The Department of Communications (DoC) must do more to facilitate faster broadband access in South Africa, according to Butch Steyn, member of parliament and shadow deputy minister of communications.

Steyn said during yesterday’s debate on the communications budget in parliament broadband has a significant role to play within South African society, yet little progress has been evident in the last year.

HumanIPO reported yesterday on minister of communications Dina Pule’s speech, in which she said her vision for the country is giving all South Africans access to ICT services.

But Steyn began his speech by telling the chairperson he was tempted to deliver the same speech as last year, as everything he said then is still applicable to this year. He added nothing has changed and, “if anything, things have gotten worse.”

Speaking directly to Pule, Steyn said: “Minister Pule, you know as well as I, that not much has changed over the last 12 months to make the SOE’s efficient, and I want to tell the honourable minister… your goal should not just be about achieving clean audits only, it should, and must be, about delivering those services that they are responsible for efficiently to the communities of our country.”

Steyn said slower download speeds and increased prices are the result of a lack of competition and elevate costs for businesses, reducing their overall profitability.

“In an increasingly technologically dependent world, the ability to effectively conduct business and communicate online is an imperative for the success and growth of many businesses… Regular and easy access to the internet is an increasingly important tool to assist students to seek information to learn to write and do research,” he said.

“The current broadband announcement, to achieve 100 per cent broadband internet penetration by 2020, in my opinion, will be too little too late.”

He bemoaned the reduction in the department’s targets. The five strategic goals set by the department had been supported by 17 objectives and 72 targets, but, Steyn said, after an intervention by the Portfolio Committee last year this was reduced to 12 objectives and 34 targets.

This year, the five strategic goals are supported by 11 objectives and 28 targets, he Steyn.

Steyn added: “We are informed that the reduction in targets were largely due to consolidation and streamlining of targets and re-prioritisation. It is also likely to be due to the implementation of a new budget structure derived from the department’s organisational review that began in the 2009/10 financial year, and was implemented in September 2012.”
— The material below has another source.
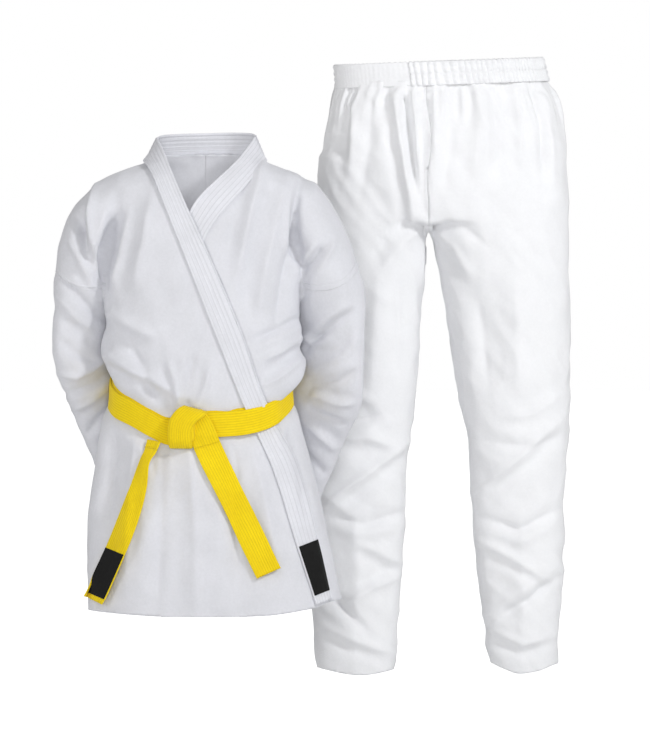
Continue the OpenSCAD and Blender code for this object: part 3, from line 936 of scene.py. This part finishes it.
# The collar from where it leaves the chest on the left, round the back of the neck, to the chest on the
# right: each row is a point of its lower edge and a point of its upper edge.
NECK = np.array([
    [(-91, -45, -27), (-60, -55, -13)],
    [(-98, -14, -19), (-69, -29, 8)],
    [(-94, 12, -17), (-76, -3, 19)],
    [(-78, 36, -15), (-66, 22, 23)],
    [(-42, 53, -13), (-38, 41, 25)],
    [(2, 59, -12), (3, 47, 26)],
    [(46, 54, -12), (42, 41, 27)],
    [(80, 37, -13), (72, 22, 26)],
    [(96, 12, -16), (80, -3, 23)],
    [(99, -14, -18), (72, -29, 10)],
    [(92, -45, -26), (57, -54, -10)]], float) * MM


def laid_edges(tree, outer, inner, levels, stiff, lift, hidden=None):
    """Rows of points from a lapel's outer edge to its inner edge; a hidden one runs behind what covers it."""
    share = np.linspace(0, 1, COLUMNS)[None, :]
    level = np.array(levels)[:, None]
    z = level + EDGE_TILT * (share - 0.5) * np.abs(inner(level) - outer(level))
    x = mixed(outer(z), inner(z), share)
    y = draped_depth(tree, x, z, stiff) - lift
    if hidden is not None:
        edge, cover = hidden
        sunk = smooth(0, 16 * MM, edge(z) - x) * smooth(-0.08, -0.13, z)
        y = y * (1 - sunk) + sunk * (lay(cover, x.ravel(), z.ravel()).reshape(x.shape) + 8 * MM)
    return np.stack([x, y, z], axis=2)


def neck_rows(rows, count):
    """The standing part of the collar between its two edges."""
    edges = spline(rows.reshape(len(rows), 6), count)
    share = np.linspace(0, 1, COLUMNS)[None, :, None]
    return mixed(edges[:, None, :3], edges[:, None, 3:], share)


def collar_strip(laid, neck):
    """A laid lapel that turns smoothly into the standing part of the collar."""
    count, pull = 6, 20 * MM
    near, far = laid[0], neck[0]
    share = np.linspace(0, 1, count + 2)[1:-1, None, None]
    tangent_near = (laid[0] - laid[1]) / STEP * pull
    tangent_far = (neck[1] - neck[0]) / np.linalg.norm(neck[1] - neck[0], axis=1).mean() * pull
    joint = ((2 * share ** 3 - 3 * share ** 2 + 1) * near
             + (share ** 3 - 2 * share ** 2 + share) * tangent_near
             + (-2 * share ** 3 + 3 * share ** 2) * far + (share ** 3 - share ** 2) * tangent_far)
    return np.concatenate([laid[::-1], joint, neck])


lapel_levels = list(np.arange(-0.044, HEM_Z - 1e-6, -STEP))
lapel_levels = [z for z in lapel_levels if z > HEM_Z + 25 * MM] + [HEM_Z + 21 * MM]


def lapel(name, grid, thickness=3.0 * MM, groove=0.5 * MM):
    return strip_between(name, grid, LAPEL_WIDTH, thickness, LAPEL_ROWS, groove, LAPEL)


under_laid = laid_edges(joined_tree(under), UNDER_OUTER, UNDER_INNER, lapel_levels, 2, 0.3 * MM,
                        hidden=(OVER_INNER, joined_tree(over)))
under_grid = collar_strip(under_laid, neck_rows(NECK[:7:-1], 8))
under_lapel = lapel("under_lapel", under_grid[:, ::-1], 2.2 * MM, 0.35 * MM)

over_laid = laid_edges(joined_tree(over, under, under_lapel), OVER_OUTER, OVER_INNER, lapel_levels, 8,
                       0.6 * MM)
over_grid = collar_strip(over_laid, neck_rows(NECK[:3], 8))
over_lapel = lapel("over_lapel", over_grid)
neck_collar = lapel("neck_collar", neck_rows(NECK[2:9], detail(30, 56)))


# ---------------------------------------------------------------- belt

BELT_COLUMNS = detail(19, 37)
TURNS = detail(120, 220)
FAR_OFF, INSIDE = 50 * MM, -20 * MM


def belt_offsets():
    """How far off the body the belt runs at each angle, so that it lies on the lapels and the folds."""
    tree = joined_tree(over, under, under_lapel, over_lapel, *backs.values())
    out = np.zeros(TURNS)
    for k in range(TURNS):
        t = 2 * math.pi * k / TURNS
        level = WAIST_Z + BELT_TILT * torso_point(t, WAIST_Z)[1]
        for v in (-18, -9, 0, 9, 18, 27):
            far = Vector(torso_point(t, level + v * MM, FAR_OFF))
            near = Vector(torso_point(t, level + v * MM, INSIDE))
            hit, _, _, distance = tree.ray_cast(far, (near - far).normalized(), FAR_OFF + 10 * MM)
            if hit is not None:
                out[k] = max(out[k], FAR_OFF * (1 - distance / FAR_OFF))
    reach = 3
    wide = np.max([np.roll(out, s) for s in range(-reach, reach + 1)], axis=0)
    return np.maximum(blurred_ring(wide, 10), out)


OFFSETS = belt_offsets()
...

Steyn said this resulted in the former Presidential Commission programme being merged into the Policy Research and Capacity Development program. The ICT Infrastructure Support programme was also restructured, leaving only digital terrestrial television and broadband related activities.

“In his 2013 State of the Nation Address, president Jacob Zuma pronounced that ‘to prepare for the advanced economy we need to develop, we will expand the broadband network.’ According to the National Development Plan, broadband has a significant role to play across the African society,” said Steyn.

According to Steyn, as an emerging economy, South Africa has a low rate of entrepreneurial activity.

“Although much emphasis has been placed on the need to rectify issues like punitive regulatory burden and lack of financial capital, which constrict Small, Medium and Micro-sized Enterprise (SMME) growth, limited attention has been paid to the role technological inefficiencies play in stifling entrepreneurship.”

Steyn said the reason for the inefficiencies is largely due to the monopolistic telecommunications sector, which he believes has been “ineffectually regulated.”